Here’s the thing that really stands out in these allegations. When you’re running one of the world’s largest companies, resource allocation tells you everything about actual priorities. The documents suggest Zuckerberg was personally aware of child safety issues but explicitly said it wasn’t his top concern compared to building the metaverse. That’s staggering when you consider the scale of the problem. We’re talking about a platform that generated billions from minors while allegedly dismantling the very systems designed to protect them.

Deliberate design

The technical details here are particularly damning. This isn’t just negligence – the filings suggest intentional design choices to make safety features ineffective. Instagram’s reporting system made it hard to flag serious abuse while keeping spam reporting simple. The 17-strike system for sex trafficking accounts? That feels like a feature, not a bug. And using location data to target kids in schools? That’s next-level engagement optimization at the expense of everything else. Basically, the architecture appears designed to maximize time-on-platform while providing just enough safety theater to avoid regulatory scrutiny.

Tobacco comparison

When internal Meta employees themselves are making the tobacco company comparison, you know something’s seriously wrong. One employee allegedly wrote: “targeting 11 year olds feels like tobacco companies a couple decades ago… Like we’re seriously saying ‘we have to hook them young’ here.” And the plaintiff’s attorney isn’t shy about the analogy either. The parallel is uncomfortably accurate – both industries allegedly knew their products were harmful, both targeted young users for lifetime value, and both prioritized profits over health consequences. The difference? Social media‘s addictive qualities are arguably more sophisticated than nicotine.

Metaverse distraction

What’s particularly galling about this timeline is that while Zuckerberg was allegedly ignoring child safety, he was pouring $46 billion into the metaverse since 2021. Think about that trade-off for a second.
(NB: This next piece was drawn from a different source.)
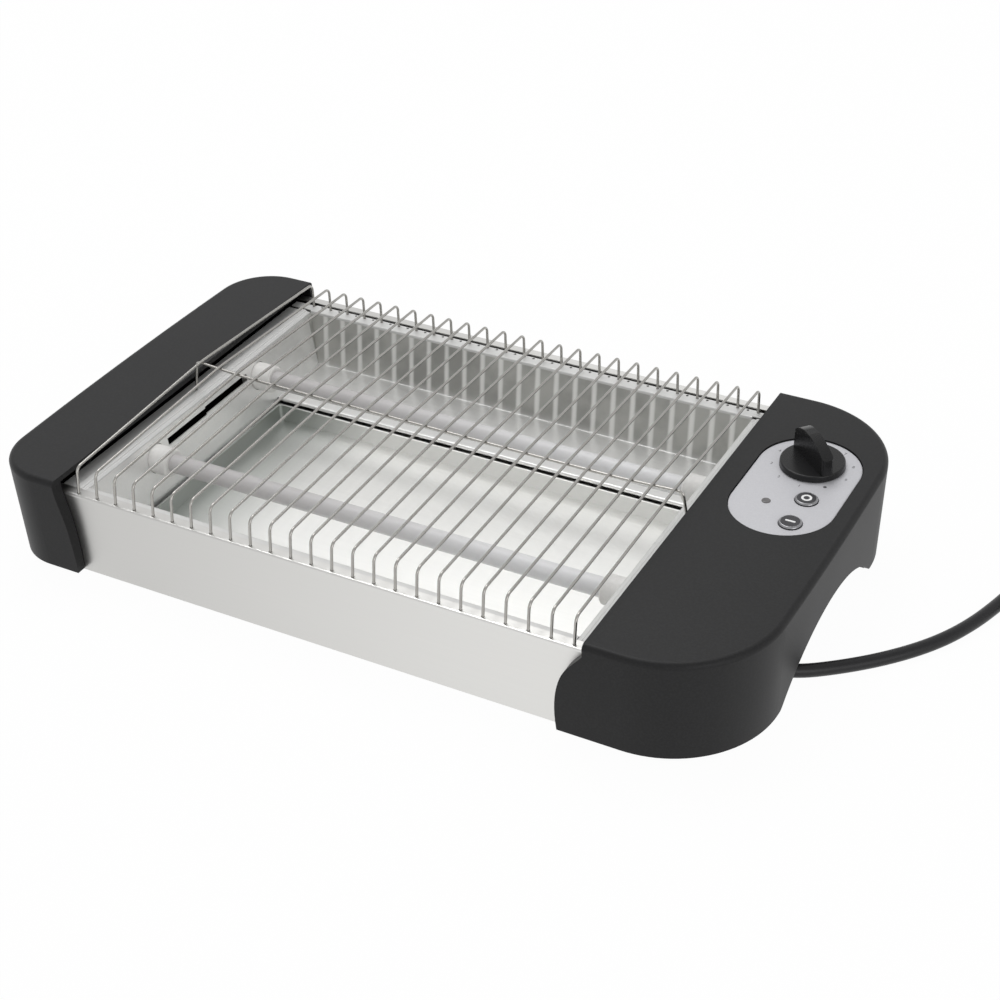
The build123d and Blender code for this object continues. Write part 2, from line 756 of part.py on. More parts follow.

Billions for a virtual reality platform that nobody really wanted, while actively resisting resource allocation for protecting actual children on existing platforms. The Time magazine reporting suggests this wasn’t just budget allocation – Zuckerberg personally shot down requests from his own policy head to address safety issues. When the CEO’s pet project takes precedence over fundamental platform safety, you have to wonder about corporate governance at the most basic level.